2. Villa della Regina, a vineyard in the heart of Turin
Cross Ponte Vittorio Emanuele I, and you will find yourself in a different landscape from bustling Piazza Vittorio. You are still in the city, but it will be like being miles away.
The Villa della Regina is a magnificent Baroque building, much loved by the ladies of the House of Savoy. During the 18th century, it used to be the queens' residence. The structure is almost like a country abode, surrounded by green Italian style gardens and vineyards. There are very few urban vineyards in Europe; one is on the villa's property.
Prince Maurice of Savoy built the estate. He made it a meeting place for intellectuals and men of science, the so-called Accademia dei Solinghi. The pavilion in which the prestigious club met is located in the park and is shaped like a pagoda.
Take a tour of its ample exterior and luxurious interior halls, including the exquisite Chinese rooms.
1. The Royal Palace of Turin
A UNESCO World Heritage Site since 1997, the Royal Palace is part of the Royal Museums together with the Royal Armoury, the Savoy Gallery, Palazzo Chiablese and the Archaeological Museum.
The works that radically changed the ancient bishop's palace that Emmanuel Philibert of Savoy chose as his residence in 1563 began at the end of the 16th century. Great artists and architects took turns managing the building site and creating the palazzo's decorations, a triumph of gold and Baroque.
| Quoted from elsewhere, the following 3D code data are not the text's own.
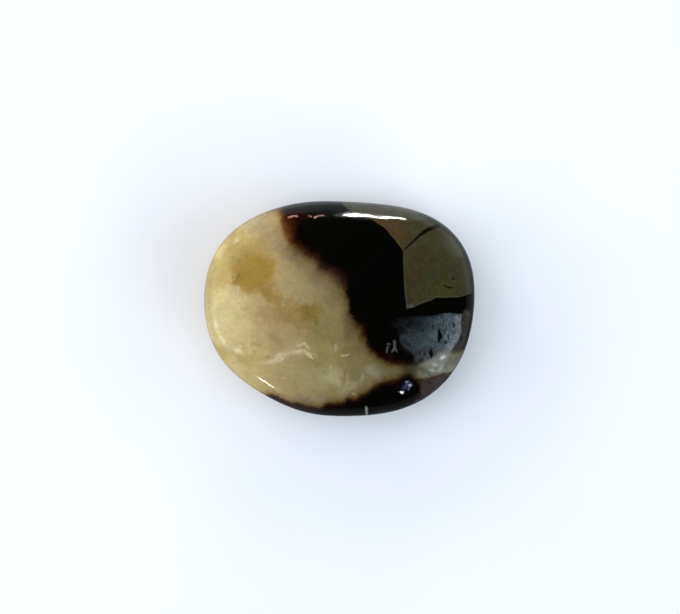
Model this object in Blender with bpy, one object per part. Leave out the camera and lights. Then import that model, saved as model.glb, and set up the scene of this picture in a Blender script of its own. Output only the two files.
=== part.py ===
"""Septarian pocket stone: one flat oval pebble, tumbled and polished, with ground flats and three pits.

Run with: blender --background --python part.py
The object stands on the XY plane, +X along its long axis, +Z up, at its real size.
"""

import math

import bmesh
import bpy
import numpy as np
from mathutils import Matrix, Vector
from mathutils.bvhtree import BVHTree

MM = 0.001

# Driving dimensions, in millimetres and degrees.
# The stone's plan: its radius every 22.5 degrees, counter-clockwise from +X. It is 38 long and 30 wide.
PLAN_RADII = (
    18.95, 19.55, 18.20, 15.85, 15.05, 15.95, 17.75, 19.15,
    18.95, 18.05, 16.30, 15.40, 15.10, 15.95, 17.55, 18.55,
)
RISE_ABOVE_WAIST = 7.0
DROP_BELOW_WAIST = 6.2
SHOULDER_POWER = 2.5  # 2 is an ellipse in section, and more is a flatter face with a tighter shoulder
LEAN = (-0.05, -0.10)  # how far each millimetre of height moves the section along X and Y
RESTING_FLAT_RISE = 0.12  # how much of the underside's lowest point the resting flat takes off

# Ground flats: the azimuth and the tilt from +Z that each one faces, and how deep it cuts.
GROUND_FLATS = (
    (-20, 15, 0.22),  # the shallow flat at the right front of the top face
    (100, 4, 0.16),  # the broad top face
    (214, 34, 0.22),  # the left front shoulder
    (232, 62, 0.30),  # the straight run of the left front rim
    (88, 47, 0.16),  # the back shoulder
    (-38, 66, 0.26),  # the right front rim
    (165, 40, 0.14),  # the left back shoulder
    (20, 150, 0.20),  # two on the underside
    (190, 158, 0.22),
)
FLAT_BLEND = 0.25  # the width over which a flat runs out into the round surface

# Pits in the top face: the place in plan, the length, width and depth, and the direction of the length.
PITS = (
    (13.9, -3.9, 2.1, 0.60, 0.22, 94),
    (13.0, -6.3, 1.5, 0.60, 0.20, 80),
    (9.4, -11.0, 1.9, 1.40, 0.34, 45),
)

GRID_CUTS = 22  # cuts along each edge of the starting cube
STONE_COLOUR = (0.46, 0.39, 0.20, 1.0)
STONE_ROUGHNESS = 0.12


def clear_scene():
    for obj in list(bpy.data.objects):
        bpy.data.objects.remove(obj)


def collection_named(name):
    made = bpy.data.collections.new(name)
    bpy.context.scene.collection.children.link(made)
    return made


def plan_radius(angles):
    """The radius of the plan at these angles: the smooth closed curve through PLAN_RADII."""
    count = len(PLAN_RADII)
    waves = np.fft.rfft(PLAN_RADII) / count
    waves[1:-1] *= 2
    turns = np.arange(len(waves))
    return (waves * np.exp(1j * np.outer(angles, turns))).real.sum(axis=1)


def pebble(directions):
    """The round pebble's surface points for these unit directions, in millimetres from its waist."""
    x, y, z = directions.T
    level = np.hypot(x, y)
    reach = (level**SHOULDER_POWER + np.abs(z) ** SHOULDER_POWER) ** (-1 / SHOULDER_POWER)
    angles = np.arctan2(y, x)
    radius = plan_radius(angles) * level * reach
    height = z * reach * np.where(z > 0, RISE_ABOVE_WAIST, DROP_BELOW_WAIST)
    return np.column_stack(
        (
            radius * np.cos(angles) + LEAN[0] * height,
            radius * np.sin(angles) + LEAN[1] * height,
            height,
        )
    )


def facing(azimuth, tilt):
    """The unit vector that faces this azimuth and this tilt from +Z, in degrees."""
    azimuth, tilt = math.radians(azimuth), math.radians(tilt)
    return np.array(
        (
            math.sin(tilt) * math.cos(azimuth),
            math.sin(tilt) * math.sin(azimuth),
            math.cos(tilt),
        )
    )


def ground(points):
    """The points with each ground flat cut into them, and with the resting flat at height 0."""
    for azimuth, tilt, depth in GROUND_FLATS:
        normal = facing(azimuth, tilt)
        along = points @ normal
        proud = along - (along.max() - depth)
        taken = (proud + np.sqrt(proud**2 + FLAT_BLEND**2)) / 2
        points = points - np.outer(taken, normal)
    floor = points[:, 2].min() + RESTING_FLAT_RISE
    points[:, 2] = np.maximum(points[:, 2], floor) - floor
    return points


def centred(points):
    """The points moved along X and Y so that the middle of their box is over the origin."""
    middle = (points.min(axis=0) + points.max(axis=0)) / 2
    return points - middle * (1, 1, 0)


def stone_mesh():
    """The pebble as a bmesh: a cube, cut into a grid and drawn out to the stone's surface."""
    bm = bmesh.new()
    bmesh.ops.create_cube(bm, size=2)
    bmesh.ops.subdivide_edges(bm, edges=bm.edges[:], cuts=GRID_CUTS, use_grid_fill=True)
    grid = np.tan(np.array([v.co for v in bm.verts]) * math.pi / 4)
    directions = grid / np.linalg.norm(grid, axis=1, keepdims=True)
    for vert, point in zip(bm.verts, centred(ground(pebble(directions)))):
        vert.co = Vector(point) * MM
    bmesh.ops.recalc_face_normals(bm, faces=bm.faces[:])
    return bm


def stone_material():
    material = bpy.data.materials.new("polished_septarian")
    material.use_nodes = True
    shader = material.node_tree.nodes["Principled BSDF"]
    shader.inputs["Base Color"].default_value = STONE_COLOUR
    shader.inputs["Roughness"].default_value = STONE_ROUGHNESS
    shader.inputs["Metallic"].default_value = 0.0
    return material


def pit_cutter(number, surface, pit, cutters):
    """An ellipsoid with its middle on the top face, so that its half height is the pit's depth."""
    x, y, length, width, depth, direction = pit
    point, normal, _, _ = surface.ray_cast(Vector((x * MM, y * MM, 1)), Vector((0, 0, -1)))
    across = normal.cross(Vector(facing(direction, 90))).normalized()
    along = across.cross(normal)
    bm = bmesh.new()
    bmesh.ops.create_uvsphere(bm, u_segments=20, v_segments=10, radius=0.5)
    mesh = bpy.data.meshes.new(f"pit_cutter_{number}")
    bm.to_mesh(mesh)
    bm.free()
    cutter = bpy.data.objects.new(mesh.name, mesh)
    cutters.objects.link(cutter)
    axes = Matrix((along, across, normal)).transposed().to_4x4()
    size = Matrix.Diagonal((length * MM, width * MM, 2 * depth * MM, 1))
    cutter.matrix_world = Matrix.Translation(point) @ axes @ size
    cutter.hide_render = True
    cutter.display_type = "WIRE"
    return cutter


def build():
    clear_scene()
    stones = collection_named("septarian_pocket_stone")
    cutters = collection_named("pit_cutters")

    bm = stone_mesh()
    surface = BVHTree.FromBMesh(bm)
    mesh = bpy.data.meshes.new("septarian_stone")
    bm.to_mesh(mesh)
    bm.free()
    mesh.shade_smooth()
    mesh.materials.append(stone_material())

    stone = bpy.data.objects.new("septarian_stone", mesh)
    stones.objects.link(stone)
    for number, pit in enumerate(PITS, start=1):
        cut = stone.modifiers.new(f"pit_{number}", "BOOLEAN")
        cut.operation = "DIFFERENCE"
        cut.object = pit_cutter(number, surface, pit, cutters)


build()
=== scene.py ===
import math

import bmesh
import bpy
import numpy as np
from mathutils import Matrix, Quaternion, Vector, noise


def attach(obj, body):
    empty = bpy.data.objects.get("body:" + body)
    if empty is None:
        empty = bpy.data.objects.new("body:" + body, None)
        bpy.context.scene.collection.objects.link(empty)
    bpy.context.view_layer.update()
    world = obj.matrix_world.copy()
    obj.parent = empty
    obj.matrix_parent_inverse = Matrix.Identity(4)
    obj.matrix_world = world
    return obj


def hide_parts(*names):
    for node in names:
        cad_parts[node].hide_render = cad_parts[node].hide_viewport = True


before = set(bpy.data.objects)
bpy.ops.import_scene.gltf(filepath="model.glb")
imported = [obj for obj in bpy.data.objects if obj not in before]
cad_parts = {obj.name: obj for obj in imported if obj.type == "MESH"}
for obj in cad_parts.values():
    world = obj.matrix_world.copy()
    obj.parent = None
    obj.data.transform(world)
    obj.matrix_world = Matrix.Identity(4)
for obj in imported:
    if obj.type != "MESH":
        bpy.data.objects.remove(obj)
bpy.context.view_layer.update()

# The stone: one flat oval pebble of septarian rock, worn round and polished by months in a tumbling barrel,
# which leaves broad flats with soft edges and opens a few small pits. It lies loose on its own resting flat.

# Sizes are in millimetres and degrees. The plan's radius is given every 22.5 degrees, from +X.
MM = 0.001
PLAN_RADII = (
    18.95, 19.55, 18.20, 15.85, 15.05, 15.95, 17.75, 19.15,
    18.95, 18.05, 16.30, 15.40, 15.10, 15.95, 17.55, 18.55,
)
RISE_ABOVE_WAIST = 7.0
DROP_BELOW_WAIST = 6.2
SHOULDER_POWER = 2.5  # 2 is an ellipse in section, and more is a flatter face with a tighter shoulder
LEAN = (-0.05, -0.10)  # how far each millimetre of height moves the section along X and Y
RESTING_FLAT_RISE = 0.12

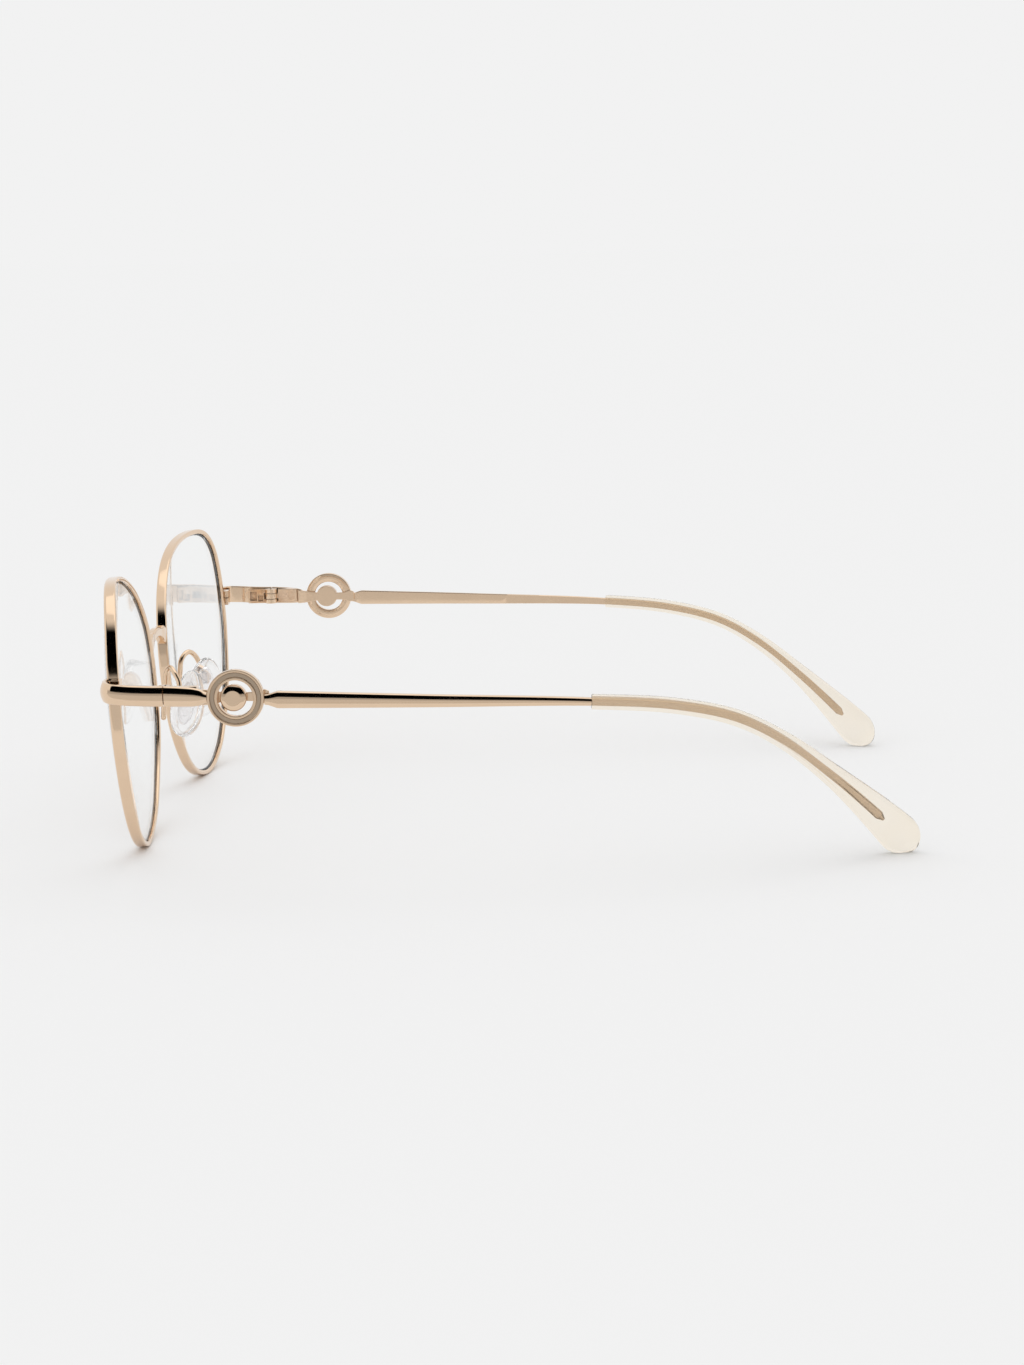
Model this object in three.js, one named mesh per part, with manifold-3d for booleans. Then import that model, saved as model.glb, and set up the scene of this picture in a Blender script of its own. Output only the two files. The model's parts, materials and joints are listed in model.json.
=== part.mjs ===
// Full-rim metal eyeglasses with a ring ornament on each temple, standing open on a table.
//
// Millimetres. +X is the wearer's left, +Y runs back from the lenses to the ears, +Z is up.
// Each piece is drawn for the wearer's left side; the right side is the same pieces mirrored in X.
// While it is drawn, Y is measured from the hinge screws. At the end the whole group is moved so that
// its origin is the middle of the box it stands in, on the table.

import * as THREE from "three";
import Module from "manifold-3d";
import { mergeVertices } from "three/addons/utils/BufferGeometryUtils.js";

const wasm = await Module();
wasm.setup();

const V = (x, y, z) => new THREE.Vector3(x, y, z);
const rad = THREE.MathUtils.degToRad;
const lerp = THREE.MathUtils.lerp;

// Clearances
const JOINT_GAP = 0.05; // between pieces that are soldered or glued together
const PLAY = 0.07; // radial play of a screw in its hole
const TABLE = 0; // height of the table; what would reach below it is worn flat

// Lens and rim
const LENS_CENTRE = V(32.9, -15.7, 24.15);
const FACE_WRAP = rad(3.8); // how far each lens turns back at the temple
const LENS_TILT = rad(4.1); // how far the top of each lens leans forward
const BASE_RADIUS = 106; // the lens's front curve from side to side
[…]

After the unification of Italy, the royal family moved to Florence, and the palace in Turin became less and less frequented. With the advent of the Republic, it was virtually abandoned and only in 2007 was it opened to the public.
Filippo Juvarra's Scala delle Forbici (Staircase of the Scissors) is among the most notable and admirable features. Given the difference in height and the particular structure of the room, the court architect's task wasn't an easy one.
Juvarra succeeded in realizing a memorable opera and got a few things off his chest, too. In one of the medallions decorating the staircase, a mask appears with its mouth open and scissors ready to cut out its forked tongue—an act of subtle revenge on his detractors, who couldn't believe in his abilities.